4. Il fascismo al potere
Di Paolo Inversini
Il prezzo della vittoria della guerra del 1915-18 per l'Italia è alto sia in campo economico che umano e crea disoccupazione e svalutazione della lira. Gli scioperi avvenuti nel 1918-20 e guidati dai socialisti, ottengono importanti risultati, trovando nel debole governo Nitti un alleato politico. Il disagio sociale riguarda non solo le fasce meno abbienti ma anche il ceto medio. Il clima di tensione aumenta ancora in quanto i nazionalisti contestano il trattamento subito dall'Italia nel trattato di pace di Versailles; da qui nasce il mito della "vittoria mutilata".
Nel 1919, alle elezioni, con sistema proporzionale, si verifica la netta affermazione del Partito Socialista e del Partito Popolare. Di fronte a una concezione neutrale del ruolo dello Stato, tipica dei Liberali del tempo, molti ricchi imprenditori ed agrari trovano nel Fascismo la soluzione al violento scontro con le classi subalterne. In un primo momento gli agrari credono di potere usare il Fascismo (il cui capo è Mussolini, espulso dai Socialisti perché interventista) come "esercito privato" per ristabilire l'ordine nelle campagne. Negli anni 1921-22 il Fascismo cresce di forza, facilitato anche dalle divisioni tra Socialisti e Popolari.
Dopo la "marcia su Roma", Mussolini viene nominato presidente del Consiglio e lo resterà fino al 1943.
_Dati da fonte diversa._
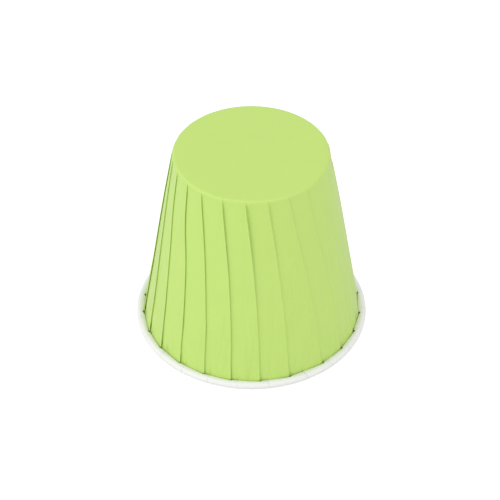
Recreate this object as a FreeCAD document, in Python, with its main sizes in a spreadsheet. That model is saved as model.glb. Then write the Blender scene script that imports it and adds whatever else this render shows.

Inizialmente il Fascismo non si presenta come un regime di tipo nuovo, poiché Mussolini è appoggiato dai Partiti di centro, ma, verso il 1924-25, prende la sua vera forma la dittatura a partito unico. La vittoria elettorale fascista alle elezioni viene contestata dal socialista riformista Matteotti che, dopo pochi giorni, è sequestrato ed ucciso. Dopo questo fatto, Mussolini approfitta dell'assenza dal Parlamento dell'opposizione, ritiratasi "sull'Aventino", per prendersi la responsabilità dell'accaduto e far approvare le leggi che fascistizzano lo Stato: inizia così la dittatura. Il potere esecutivo annulla ogni dissenso dalla vita politica e il "tribunale speciale" diventa lo strumento per far tacere l'opposizione: Partiti antifascisti e sindacati vengono sciolti, il diritto di sciopero è vietato. La libertà di contrattazione fra le parti sociali viene abolita e sostituita con un regime corporativo. La politica economica, dapprima liberista, diventa dirigista, in quanto determinata dalle decisioni del Partito fascista e, in ultima analisi, di Mussolini. Il rapporto tra potere politico e economico genera un modello di stato assistenziale ma autoritario.
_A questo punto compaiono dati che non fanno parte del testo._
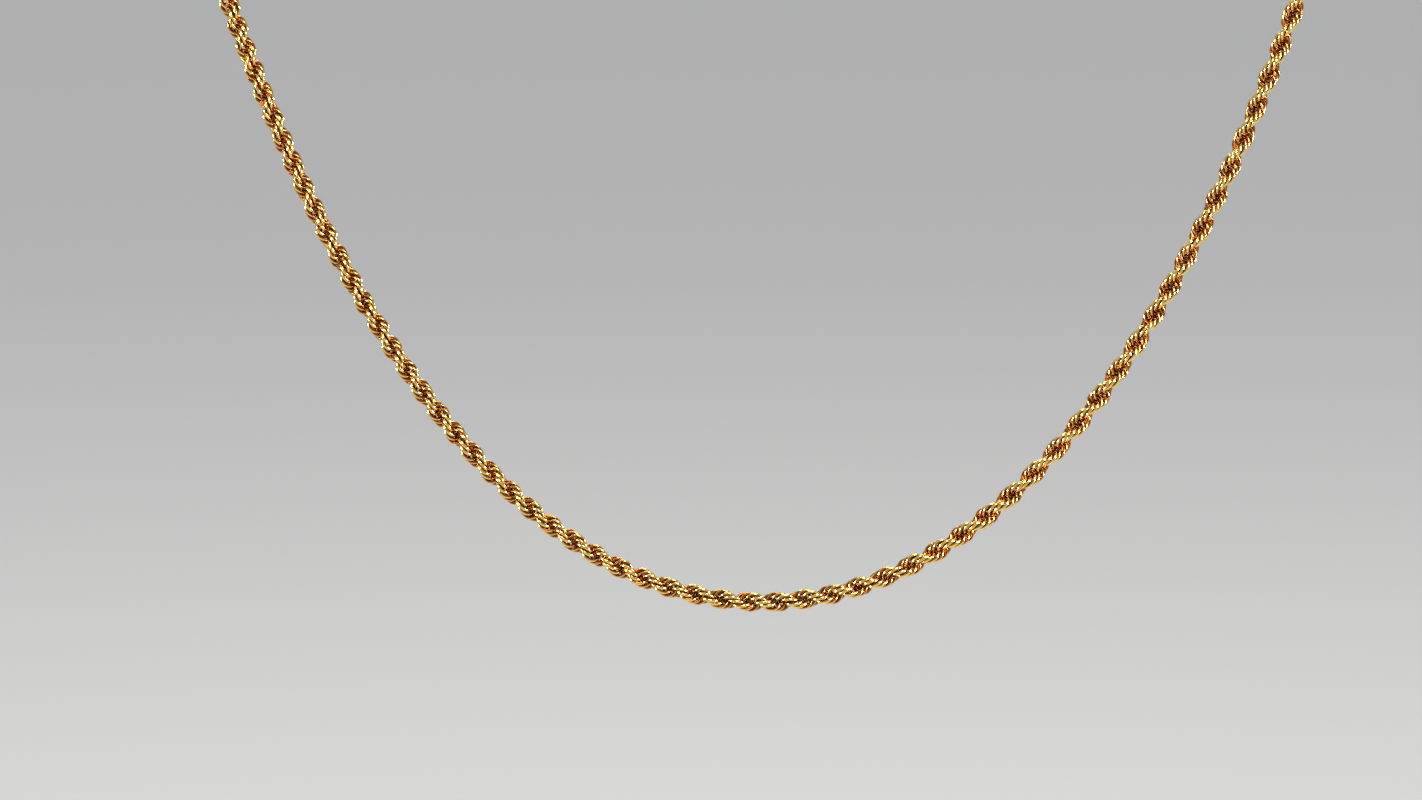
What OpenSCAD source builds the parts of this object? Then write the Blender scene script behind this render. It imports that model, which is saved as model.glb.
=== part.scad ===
// Rope chain necklace: one twisted chain that hangs in a loop round the neck,
// closed at the nape by a plain barrel clasp.
// The origin is where the clasp lies on the nape. +Z is up and the front faces -Y.

/* [Chain] */
// Thickness of the twisted chain over its links
chain_d = 2.5; // [1.5:0.1:5]

/* [Front stretch] */
// Radius of the bend at the lowest point
bend_r = 37.2; // [25:0.1:60]
// Length of chain from the lowest point to the top of the front, on each side
front_l = 104; // [70:1:160]
// Forward lean of the front stretch, in degrees from upright
lean = 12; // [0:1:25]

/* [Neck stretch] */
// Height of the nape above the top of the front stretch
neck_rise = 42; // [20:1:80]
// Distance of the nape behind the top of the front stretch
neck_back = 98; // [70:1:150]
// Distance over which the chain keeps rising before it bends back
rise_pull = 39; // [20:1:80]
// Distance over which the chain leaves the clasp sideways before it bends forward
nape_pull = 56; // [30:1:90]

/* [Clasp] */
// Length of the barrel
clasp_l = 12; // [9:0.5:24]
// Wall of the barrel round the end of the chain
clasp_wall = 0.75; // [0.5:0.05:1.5]
// Depth of the socket for the end of the chain
socket_l = 3; // [1.5:0.1:4]
// Clearance round the chain and behind its end in the socket
fit_gap = 0.15; // [0.1:0.05:0.3]
// Bevel on the edges of the barrel
edge = 0.4; // [0.1:0.05:0.45]

/* [Hidden] */

gold = [0.86, 0.66, 0.30];
pale_gold = [0.90, 0.72, 0.38];

// Sides of the swept tube, and the spacing of its rings in chain thicknesses
tube_sides = 8;
ring_pitch = 2.65;
round_fn = 48;

chain_r = chain_d / 2;
socket_r = chain_r + fit_gap;
clasp_r = socket_r + clasp_wall;

// Where the chain leaves the barrel, and where its end stops in the socket
mouth = [clasp_l / 2, clasp_r, 0];
chain_end = [clasp_l / 2 - socket_l + fit_gap, clasp_r, 0];

// The front stretch hangs as a free chain does, in a catenary.
// Across, along the lean and tangent at a length s from the lowest point.
function hang_x(s) = bend_r * ln((s + sqrt(s * s + bend_r * bend_r)) / bend_r);
function hang_up(s) = sqrt(s * s + bend_r * bend_r) - bend_r;
function hang_tangent(s) = lean_over(bend_r, s) / sqrt(s * s + bend_r * bend_r);

// A direction in the leaning plane of the front stretch
function lean_over(across, up) = [across, up * sin(lean), up * cos(lean)];

front_top = [hang_x(front_l), clasp_r - neck_back, -neck_rise];
lowest = front_top - lean_over(hang_x(front_l), hang_up(front_l));
function front_point(s) = lowest + lean_over(hang_x(s), hang_up(s));

// The neck stretch is one curve from the top of the front to the barrel's mouth
neck_a = front_top + rise_pull * hang_tangent(front_l);
neck_b = mouth + [nape_pull, 0, 0];
function neck_point(t) = pow(1 - t, 3) * front_top + 3 * t * pow(1 - t, 2) * neck_a
    + 3 * t * t * (1 - t) * neck_b + pow(t, 3) * mouth;

// Rings on each part of the right half, a fixed number of thicknesses apart
ring_step = ring_pitch * chain_d;
front_rings = ceil(front_l / ring_step);
neck_length = (norm(neck_a - front_top) + norm(neck_b - neck_a) + norm(mouth - neck_b)
    + norm(mouth - front_top)) / 2;
neck_rings = ceil(neck_length / ring_step);

right_half = concat(
    [for (i = [0 : front_rings]) front_point(front_l * i / front_rings)],
    [for (i = [1 : neck_rings]) neck_point(i / neck_rings)],
    [chain_end]
);
last = len(right_half) - 1;
route = concat(
    [for (i = [last : -1 : 1]) flipped(right_half[i])],
    right_half
);

function flipped(p) = [-p[0], p[1], p[2]];
function unit(v) = v / norm(v);
function heading(path, i) =
    unit(path[min(i + 1, len(path) - 1)] - path[max(i - 1, 0)]);

// The rings are squared up to a direction that no stretch of the chain follows
steady = [0, -sin(45), cos(45)];
function ring(path, i, r) =
    let (t = heading(path, i), n = unit(cross(t, steady)), b = cross(n, t))
    [for (k = [0 : tube_sides - 1])
        let (a = 360 * (k + 0.5) / tube_sides)
        path[i] + r * (cos(a) * n + sin(a) * b)];

// A closed tube of radius r along a path
module tube(path, r) {
    n = len(path);
    points = [for (i = [0 : n - 1]) each ring(path, i, r)];
    skin = [for (i = [0 : n - 2], k = [0 : tube_sides - 1])
        let (a = i * tube_sides + k,
            b = i * tube_sides + (k + 1) % tube_sides,
            c = a + tube_sides,
            d = b + tube_sides)
        each [[a, b, c], [b, d, c]]];
    start_cap = [for (k = [tube_sides - 1 : -1 : 0]) k];
    end_cap = [for (k = [0 : tube_sides - 1]) (n - 1) * tube_sides + k];
    polyhedron(points, concat(skin, [start_cap, end_cap]), convexity = 8);
}

// The whole chain as the round rope that its links fill
module rope_chain() {
    color(gold) tube(route, chain_r);
}

// A solid barrel with a blind socket in each end
module clasp() {
    outline = [
        [0, -clasp_l / 2],
        [clasp_r - edge, -clasp_l / 2],
        [clasp_r, -clasp_l / 2 + edge],
        [clasp_r, clasp_l / 2 - edge],
        [clasp_r - edge, clasp_l / 2],
        [0, clasp_l / 2]
    ];
    color(pale_gold)
        translate([0, clasp_r, 0])
            rotate([0, 90, 0])
                difference() {
                    rotate_extrude($fn = round_fn) polygon(outline);
                    for (side = [-1, 1])
                        translate([0, 0, side * clasp_l / 2])
                            cylinder(h = 2 * socket_l, r = socket_r, center = true, $fn = round_fn);
                }
}

rope_chain();
clasp();
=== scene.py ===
import math
import bpy
import numpy as np
from mathutils import Matrix, Vector


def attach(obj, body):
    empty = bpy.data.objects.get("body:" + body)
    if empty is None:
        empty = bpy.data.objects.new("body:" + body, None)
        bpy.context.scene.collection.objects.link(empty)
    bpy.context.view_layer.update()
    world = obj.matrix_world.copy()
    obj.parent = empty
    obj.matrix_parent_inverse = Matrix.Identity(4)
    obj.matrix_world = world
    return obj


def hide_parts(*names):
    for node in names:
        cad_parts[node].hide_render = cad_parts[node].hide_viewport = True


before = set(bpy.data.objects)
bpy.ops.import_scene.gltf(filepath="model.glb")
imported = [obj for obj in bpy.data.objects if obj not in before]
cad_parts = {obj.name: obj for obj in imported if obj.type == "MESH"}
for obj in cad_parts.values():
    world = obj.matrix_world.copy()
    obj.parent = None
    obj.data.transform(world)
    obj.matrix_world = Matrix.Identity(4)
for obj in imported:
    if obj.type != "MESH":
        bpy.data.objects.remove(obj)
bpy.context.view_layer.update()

# Metres, in the frame of the solids: +Z up, the front of the necklace faces -Y

route = {
    "bendRadius": 0.0372,        # of the catenary at its lowest point
    "frontLength": 0.104,        # lowest point to the top of the front, on each side
    "lean": math.radians(12),    # of the front stretch, from upright
    "neckRise": 0.042,           # from the top of the front up to the nape
    "neckBack": 0.098,           # and back to it
    "risePull": 0.039,           # how long the neck stretch keeps rising before it bends back
    "napePull": 0.056,           # how long it leaves the clasp sideways before it bends forward
    "claspLength": 0.012,
    "claspRadius": 0.00215,
    "socketDepth": 0.003,
    "fitGap": 0.00015,           # between an end of the chain and the bottom of its socket
    "endRoom": 0.0012,           # kept free of link middles at each end of the chain
    "frontSteps": 400,           # that each curve is first drawn in
    "neckSteps": 600,
    "step": 0.0004,              # between the even points that carry the twist
}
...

La politica coloniale riprende con forza, dando vita all'impero di Etiopia, dopo la conquista, nel 1935, dello Stato africano, membro della Società delle Nazioni. L'ambizioso progetto della fascistizzazione integrale della società italiana rimane però illusorio e irrealizzato. L'opposizione al Fascismo di molti Italiani si manifesta anche dopo la persecuzione, la condanna al confino, l'incarcerazione e l'assassinio degli esponenti antifascisti. Dopo la restaurazione della dittatura nasce in Francia, in esilio, la concentrazione d'azione antifascista. I partiti più attivi sono quello liberalsocialista di "Giustizia e Libertà" e quello comunista.